Les 300 000 barils que Trudeau veut envoyer en Europe visent à perpétuer la consommation de pétrole. La classe ouvrière canadienne et européenne peut saisir cette nouvelle opportunité de lutte conjointe pour réclamer la nationalisation démocratique de leur secteur énergétique afin d’opérer une transition énergétique. Sans cette perspective, les populations des pays européens sont condamnées à devoir choisir leur bloc impérialiste pour assurer leur sécurité énergétique. 

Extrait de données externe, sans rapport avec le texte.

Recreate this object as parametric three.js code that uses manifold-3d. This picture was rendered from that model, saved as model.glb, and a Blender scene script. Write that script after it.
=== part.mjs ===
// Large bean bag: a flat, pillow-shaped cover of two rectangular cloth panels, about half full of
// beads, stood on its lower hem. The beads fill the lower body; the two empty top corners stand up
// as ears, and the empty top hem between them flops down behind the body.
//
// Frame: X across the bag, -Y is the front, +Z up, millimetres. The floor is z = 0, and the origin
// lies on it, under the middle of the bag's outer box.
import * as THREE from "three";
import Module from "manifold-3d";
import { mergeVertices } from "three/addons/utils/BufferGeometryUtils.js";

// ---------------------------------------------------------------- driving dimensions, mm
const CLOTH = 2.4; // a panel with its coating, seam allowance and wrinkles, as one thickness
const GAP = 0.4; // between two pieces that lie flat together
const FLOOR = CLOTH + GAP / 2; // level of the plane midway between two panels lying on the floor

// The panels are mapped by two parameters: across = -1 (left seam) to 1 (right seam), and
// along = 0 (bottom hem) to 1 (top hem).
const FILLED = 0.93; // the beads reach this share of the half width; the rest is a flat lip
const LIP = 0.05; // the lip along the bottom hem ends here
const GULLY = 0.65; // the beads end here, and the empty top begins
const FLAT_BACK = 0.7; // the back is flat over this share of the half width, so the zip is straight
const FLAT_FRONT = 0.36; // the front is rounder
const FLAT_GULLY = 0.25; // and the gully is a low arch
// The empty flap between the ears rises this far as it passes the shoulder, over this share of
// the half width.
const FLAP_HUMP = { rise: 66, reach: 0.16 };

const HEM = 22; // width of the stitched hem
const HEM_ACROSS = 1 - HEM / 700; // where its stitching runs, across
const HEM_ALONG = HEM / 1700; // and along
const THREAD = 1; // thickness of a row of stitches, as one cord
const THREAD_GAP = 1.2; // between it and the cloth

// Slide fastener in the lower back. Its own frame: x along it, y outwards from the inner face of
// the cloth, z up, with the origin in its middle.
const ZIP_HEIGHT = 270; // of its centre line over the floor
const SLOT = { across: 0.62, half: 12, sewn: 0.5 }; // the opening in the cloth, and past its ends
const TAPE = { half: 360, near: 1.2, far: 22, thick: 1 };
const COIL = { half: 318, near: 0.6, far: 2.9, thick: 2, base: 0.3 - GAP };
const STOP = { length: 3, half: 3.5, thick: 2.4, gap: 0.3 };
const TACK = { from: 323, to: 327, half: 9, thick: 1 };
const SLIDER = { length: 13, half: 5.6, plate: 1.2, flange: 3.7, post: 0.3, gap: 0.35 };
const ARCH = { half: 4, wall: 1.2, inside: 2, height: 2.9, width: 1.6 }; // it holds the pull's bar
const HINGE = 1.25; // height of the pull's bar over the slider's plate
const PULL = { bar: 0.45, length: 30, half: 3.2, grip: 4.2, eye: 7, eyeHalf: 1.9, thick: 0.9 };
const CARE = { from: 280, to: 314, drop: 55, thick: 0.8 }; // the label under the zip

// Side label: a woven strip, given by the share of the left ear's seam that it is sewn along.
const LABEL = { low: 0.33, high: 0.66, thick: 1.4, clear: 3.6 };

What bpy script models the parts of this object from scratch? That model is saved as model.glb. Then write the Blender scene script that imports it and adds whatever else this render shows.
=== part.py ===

La course à l’armement doit être dénoncée à tous les niveaux. Les populations de l’Ukraine ont le droit de s’autodéfendre contre l’invasion russe. Mais il faut être lucide sur le fait que l’envoi d’armes en Ukraine vise à rétablir un régime d’oligarques ukrainiens encore mieux armés qu’avant. Pas à assurer l’instauration d’une société qui réponde aux vrais besoins de la population.

Ce n’est pas avec des jets de l’OTAN que les travailleurs et travailleuses d’Ukraine seront libérées. Ça sera grâce à leur résistance active, par des grèves de masse et la prise en charge démocratique de la gestion des services de leurs communautés. Cela comprend notamment la réquisition des armes par des forces qui proviennent authentiquement de la classe ouvrière. La solidarité des syndicats d’ici est importante pour faire reculer les forces capitalistes et celles d’extrême droite qui dominent actuellement la résistance armée ukrainienne.

C’est aussi en aidant la classe ouvrière russe à s’organiser politiquement contre le régime Poutine que la guerre perdra du terrain. Ici comme ailleurs, les populations ont besoin de logements publics décents, de la gratuité des transports en commun ou de la gratuité scolaire, pas de dépenses en pétrole et en armement.

Malgré un intense niveau de répression, des couches de la population russe se lèvent et luttent pour la paix. Plusieurs de nos camarades de Russie et d’Ukraine sont en exil ou en prison. Mais le travail politique continue. Si vous voulez participer à la résistance en Russie, considérez faire un don sur notre site international afin d’aider notre section russe désormais clandestine. 

Pour un mouvement anti-guerre, environnemental et syndical solidaire avec la classe ouvrière russe et ukrainienne!